While states may differ on the issue, most states situate pets as “property.” Meaning that they are supposed to be divided like property. In Kentucky and Ohio, marital property is anything that is acquired during the marriage that is not a gift, inheritance, etc. So, if you acquired Beethoven before you were married, your chances of maintaining possession are much more likely. (Though not guaranteed because of comingling. Please consult an attorney for your state’s comingling laws.)
Most pet parents do not want to sell their pooch and split the proceeds, so most of the time, one partner agrees to take the pet, while the other partner agrees to forfeit all rights to that pet. However, pets are more important now than ever. Meaning that both partners are unwilling to come to an agreement surrounding the pet.
So how does a court decide who gets the pet if the parties cannot agree to who should get the pet? As you may imagine, states differ. Some states have moved towards a “best interest” test (Similar to the “best interest” test applied in child custody cases). Other states, like California, have laws that allow judges to provide for joint ownership of a pet in divorce.

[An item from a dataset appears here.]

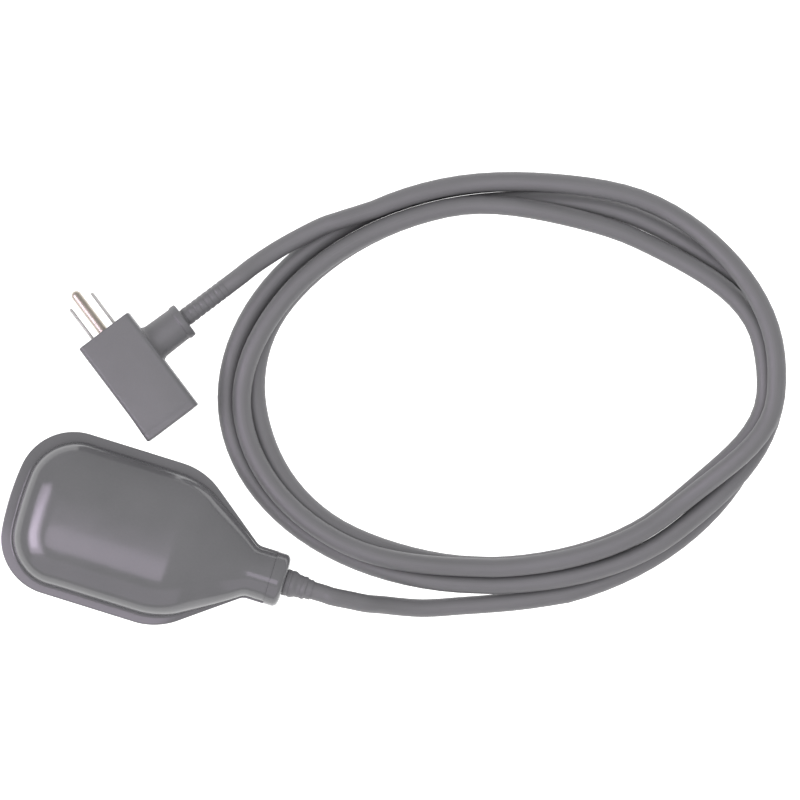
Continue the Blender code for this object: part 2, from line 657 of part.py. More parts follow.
# ---------------------------------------------------------------------------------------------
# The switch case
# ---------------------------------------------------------------------------------------------
def build_case():
    half = CASE_WIDTH / 2
    case = box("switch_case", (CASE_X0, -half, CASE_FLOOR_Z), (CASE_X1, half, CASE_TOP),
               CASE_PLASTIC)
    ear_half = EAR_WIDTH / 2
    for i, (x0, x1) in enumerate(((CASE_X0 - EAR_REACH, CASE_X0 + CASE_WALL / 2),
                                  (CASE_X1 - CASE_WALL / 2, CASE_X1 + EAR_REACH))):
        join(case, box(f"ear_{i}", (x0, -ear_half, CASE_FLOOR_Z), (x1, ear_half, CASE_FLOOR_TOP)))
    cut(case, box("case_room", (CASE_X0 + CASE_WALL, -half + CASE_WALL, CASE_FLOOR_TOP),
                  (CASE_X1 - CASE_WALL, half - CASE_WALL, CASE_TOP + OVERRUN)))
    for i, x in enumerate(screw_places()):
        cut(case, bar(f"ear_hole_{i}", (x, 0, CASE_FLOOR_Z - OVERRUN),
                      (x, 0, CASE_FLOOR_TOP + OVERRUN), SCREW_RADIUS + GAP, sides=16))
        name = ("case_screw_rear", "case_screw_front")[i]
        head = CASE_FLOOR_TOP + GAP
        turned(name, [(head + SCREW_HEAD_HEIGHT, 0.0),
                      (head + SCREW_HEAD_HEIGHT, SCREW_HEAD_RADIUS * 0.7),
                      (head + SCREW_HEAD_HEIGHT / 2, SCREW_HEAD_RADIUS),
                      (head, SCREW_HEAD_RADIUS), (head, SCREW_RADIUS),
                      (CASE_FLOOR_TOP - SCREW_LENGTH, SCREW_RADIUS),
                      (CASE_FLOOR_TOP - SCREW_LENGTH, 0.0)],
               (x, 0, 0), (0, 0, 1), STEEL, sides=16)

    # stops under the rocker's ends: the one at the closed end carries it at rest
    rest = radians(REST_TILT)
    low_end = TROUGH_HALF_LENGTH - TROUGH_WALL / 2
    stop_top = PIVOT_Z + TROUGH_FLOOR_Z * cos(rest) - TROUGH_HALF_LENGTH * sin(rest) - GAP
    foot = CASE_FLOOR_Z + CASE_WALL / 2
    for i, x in enumerate((PIVOT_X - low_end, PIVOT_X + low_end)):
        join(case, box(f"stop_{i}", (x - STOP_LENGTH / 2, ROCKER_CENTRE_Y - STOP_WIDTH / 2, foot),
                       (x + STOP_LENGTH / 2, ROCKER_CENTRE_Y + STOP_WIDTH / 2, stop_top)))

    # bosses in the side walls that take the rocker's pin, and the wires' way out
    pin_half = half - CASE_WALL / 2
    lug_room = LUG_WIDTH / 2 + GAP
    for i, (y0, y1) in enumerate(((-pin_half, ROCKER_CENTRE_Y - lug_room),
                                  (ROCKER_CENTRE_Y + lug_room, pin_half))):
        join(case, box(f"pin_post_{i}", (PIVOT_X - PIN_POST_LENGTH / 2, y0, foot),
                       (PIVOT_X + PIN_POST_LENGTH / 2, y1, PIVOT_Z + PIN_RADIUS / 2)))
    pin_bore = PIN_RADIUS + PIN_FIT
    cut(case, bar("pin_bore", (PIVOT_X, -half - OVERRUN, PIVOT_Z),
                  (PIVOT_X, half + OVERRUN, PIVOT_Z), pin_bore))
    cut(case, box("pin_drop_in", (PIVOT_X - pin_bore, -half + CASE_WALL, PIVOT_Z),
                  (PIVOT_X + pin_bore, half - CASE_WALL, PIVOT_Z + 2 * PIN_RADIUS)))
    way_half = (STRIP_WIDTH + WIRE_DIAMETER) / 2
    cut(case, box("wire_way", (CASE_X1 - 2 * CASE_WALL, SWITCH_MID_Y - way_half, SWITCH_FOOT),
                  (CASE_X1 + OVERRUN, SWITCH_MID_Y + way_half, SWITCH_TOP)))
    bar("rocker_pin", (PIVOT_X, -half, PIVOT_Z), (PIVOT_X, half, PIVOT_Z), PIN_RADIUS, STEEL,
        sides=16)
    box("switch_case_lid", (CASE_X0, -half, LID_Z), (CASE_X1, half, LID_Z + LID_THICKNESS),
        CASE_PLASTIC)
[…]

In Kentucky and Ohio, pets are still considered property, and each court in that state could differ on their decisions. It is unlikely that a Court would order the parties to enter into a “parenting schedule” with the animals. The Court is more likely to consider factors to determine who would best be suited to maintain possession of the animal. Some factors to be considered would be the presence of a back yard, or income, or the presence of a child with a deep bond with the animal, or another number of factors.
Litigation on animal possession in a divorce can be costly, but many clients think it worth the cost, because, at the end of the day, these animals can be some of the most important assets, and best friends, that a person has.